Stored data =>
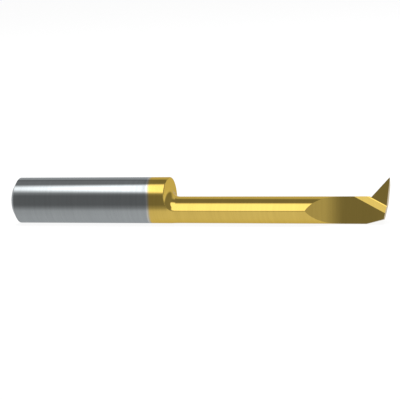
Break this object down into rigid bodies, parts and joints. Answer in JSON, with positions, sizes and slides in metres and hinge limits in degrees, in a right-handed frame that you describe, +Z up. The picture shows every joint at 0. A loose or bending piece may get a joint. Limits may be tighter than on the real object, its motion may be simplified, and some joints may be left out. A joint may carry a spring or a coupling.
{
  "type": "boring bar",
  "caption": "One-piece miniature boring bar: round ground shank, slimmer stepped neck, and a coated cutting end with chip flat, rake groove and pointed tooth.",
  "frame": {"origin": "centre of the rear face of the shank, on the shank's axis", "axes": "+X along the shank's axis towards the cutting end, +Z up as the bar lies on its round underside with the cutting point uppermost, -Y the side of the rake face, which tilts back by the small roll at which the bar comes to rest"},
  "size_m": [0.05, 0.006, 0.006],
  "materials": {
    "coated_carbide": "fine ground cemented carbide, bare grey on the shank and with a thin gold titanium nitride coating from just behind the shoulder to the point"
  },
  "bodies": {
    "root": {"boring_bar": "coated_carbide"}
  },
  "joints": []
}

Your task => Copy out all of the lines above exactly.

Result for this exercise =>
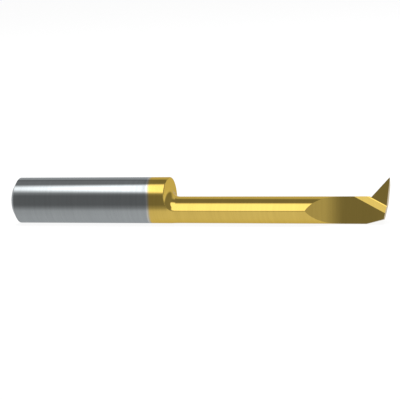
Break this object down into rigid bodies, parts and joints. Answer in JSON, with positions, sizes and slides in metres and hinge limits in degrees, in a right-handed frame that you describe, +Z up. The picture shows every joint at 0. A loose or bending piece may get a joint. Limits may be tighter than on the real object, its motion may be simplified, and some joints may be left out. A joint may carry a spring or a coupling.
{
  "type": "boring bar",
  "caption": "One-piece miniature boring bar: round ground shank, slimmer stepped neck, and a coated cutting end with chip flat, rake groove and pointed tooth.",
  "frame": {"origin": "centre of the rear face of the shank, on the shank's axis", "axes": "+X along the shank's axis towards the cutting end, +Z up as the bar lies on its round underside with the cutting point uppermost, -Y the side of the rake face, which tilts back by the small roll at which the bar comes to rest"},
  "size_m": [0.05, 0.006, 0.006],
  "materials": {
    "coated_carbide": "fine ground cemented carbide, bare grey on the shank and with a thin gold titanium nitride coating from just behind the shoulder to the point"
  },
  "bodies": {
    "root": {"boring_bar": "coated_carbide"}
  },
  "joints": []
}